Anatomia de uma Queda está indicado a vários prêmios no Oscar que ocorrerá hoje: Melhor Direção, Melhor Atriz, Melhor Roteiro Original, Melhor Edição e Melhor Filme. Justine Triet é a única mulher indicada em direção, ela merece, mas certamente está lá para cumprir cotas. Ficou feio não indicar nenhuma mulher, mas, este ano, havia pelo menos três merecedoras, escolheram uma e temos quatro homens. Para a Academia deve ser suficiente. Eu sempre acho muito estranho indicarem um filme e deixarem de fora seu diretor ou diretora. Ela não vai ganhar, na verdade, acredito que levará roteiro original. Melhor atriz, mesmo com o desempenho brilhante de Sandra Hüller, deve ir para outras mãos.

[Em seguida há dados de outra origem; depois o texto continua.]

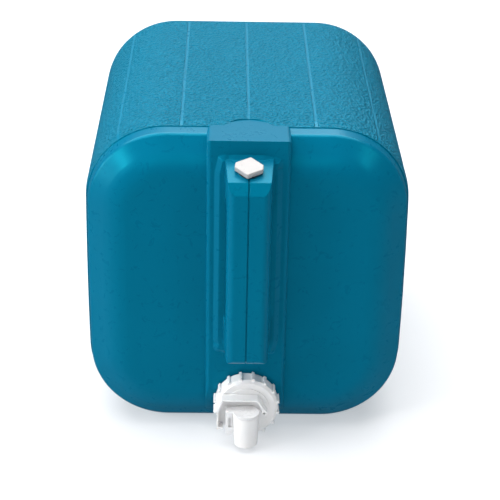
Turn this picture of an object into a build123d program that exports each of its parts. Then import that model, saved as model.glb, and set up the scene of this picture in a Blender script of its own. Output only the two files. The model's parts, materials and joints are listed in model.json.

Triet assina o roteiro com o marido, Arthur Harari. Ambos militam na causa da igualdade de gênero no cinema e ela é muito crítica as reformas da previdência e a política cultural do governo francês. Há quem defenda que Anatomia de uma Queda não está indicado a Filme Internacional, onde seria favorito, por perseguição politica mesmo. Enfim, a gente sabe como essas coisas funcionam, vide o ano em que deixaram de indicar Aquarius como candidato brasileiro ao Oscar. Bem, bem, isso não impede que a gente assista ao filme e recomende.